WHAT YOU WILL DO:
Your task is to print all of the material verbatim.
☆ ☆ ☆
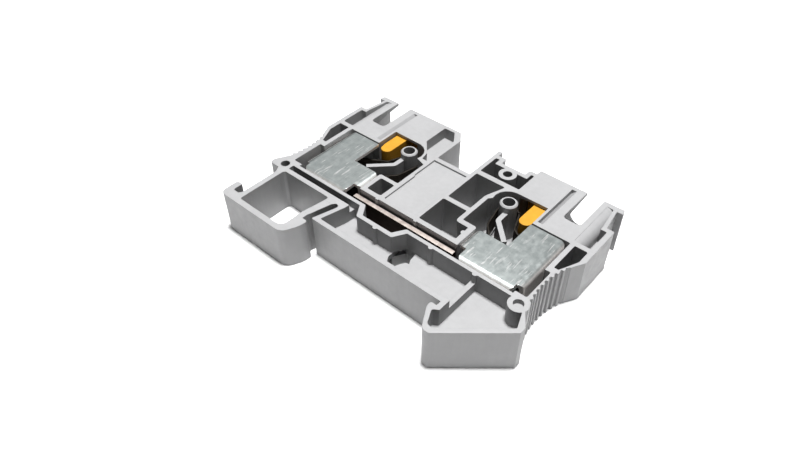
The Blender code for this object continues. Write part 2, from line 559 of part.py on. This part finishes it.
join(housing, "ring_right", [circle(ring_x, ring_y, RING_R)], WEB_TOP - 0.3, WIDTH)
for label, x, y, low in (("right", ring_x, ring_y, WIDTH - 1.1), ("left", -END_X + 3.15, ring_y, FLOOR),
                         ("marker", 8.25, SEAT_Y - 1.3, FLOOR)):
    cut(housing, f"cored_hole_{label}", [circle(x, y, RING_HOLE, 16)], low, WIDTH + CUT)
finish(housing, grey)

# ---- rail latch foot: lug for a screwdriver, lower frame wall and nose
foot_low = -FOOT_DROP
inner_low = foot_low + 1.35
nose_x = LATCH_X + HOOK_REACH + RAIL_PLAY / 2
latch = [(frame_in, OUTER_FLEX[1] - GAP), (FRAME_X0, OUTER_FLEX[1] - GAP), (FRAME_X0, foot_low + 3.0),
         (FRAME_X0 - 0.55, foot_low + 2.3, 0.2), (FRAME_X0 - 1.95, foot_low + 2.3, 0.3),
         (FRAME_X0 - 2.15, foot_low + 2.7), (FRAME_X0 - 2.15, foot_low + 4.75, 0.2), (-END_X, foot_low + 4.75, 0.8),
         (-END_X, foot_low, 1.3), (nose_x - 1.9, foot_low, 2.2), (nose_x - 0.2, foot_low + 3.6, 3.0),
         (nose_x, -RAIL_FLANGE - FLANGE_ROOM, 0.5), (LATCH_X, -RAIL_FLANGE - FLANGE_ROOM, 0.1),
         (LATCH_X, INNER_FLEX[1] - GAP), (LATCH_X - STRUT_T, INNER_FLEX[1] - GAP),
         (LATCH_X - STRUT_T, inner_low, 1.6), (frame_in, inner_low, 0.5)]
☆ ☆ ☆
OUTPUT OF THE EXERCISE:
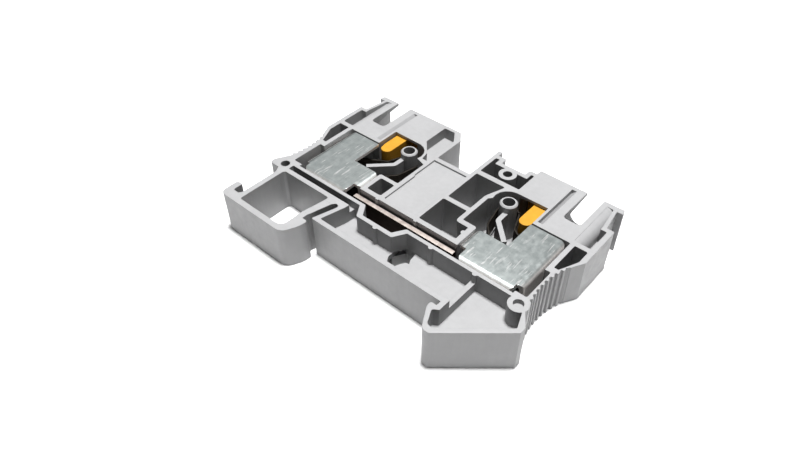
The Blender code for this object continues. Write part 2, from line 559 of part.py on. This part finishes it.
join(housing, "ring_right", [circle(ring_x, ring_y, RING_R)], WEB_TOP - 0.3, WIDTH)
for label, x, y, low in (("right", ring_x, ring_y, WIDTH - 1.1), ("left", -END_X + 3.15, ring_y, FLOOR),
                         ("marker", 8.25, SEAT_Y - 1.3, FLOOR)):
    cut(housing, f"cored_hole_{label}", [circle(x, y, RING_HOLE, 16)], low, WIDTH + CUT)
finish(housing, grey)

# ---- rail latch foot: lug for a screwdriver, lower frame wall and nose
foot_low = -FOOT_DROP
inner_low = foot_low + 1.35
nose_x = LATCH_X + HOOK_REACH + RAIL_PLAY / 2
latch = [(frame_in, OUTER_FLEX[1] - GAP), (FRAME_X0, OUTER_FLEX[1] - GAP), (FRAME_X0, foot_low + 3.0),
         (FRAME_X0 - 0.55, foot_low + 2.3, 0.2), (FRAME_X0 - 1.95, foot_low + 2.3, 0.3),
         (FRAME_X0 - 2.15, foot_low + 2.7), (FRAME_X0 - 2.15, foot_low + 4.75, 0.2), (-END_X, foot_low + 4.75, 0.8),
         (-END_X, foot_low, 1.3), (nose_x - 1.9, foot_low, 2.2), (nose_x - 0.2, foot_low + 3.6, 3.0),
         (nose_x, -RAIL_FLANGE - FLANGE_ROOM, 0.5), (LATCH_X, -RAIL_FLANGE - FLANGE_ROOM, 0.1),
         (LATCH_X, INNER_FLEX[1] - GAP), (LATCH_X - STRUT_T, INNER_FLEX[1] - GAP),
         (LATCH_X - STRUT_T, inner_low, 1.6), (frame_in, inner_low, 0.5)]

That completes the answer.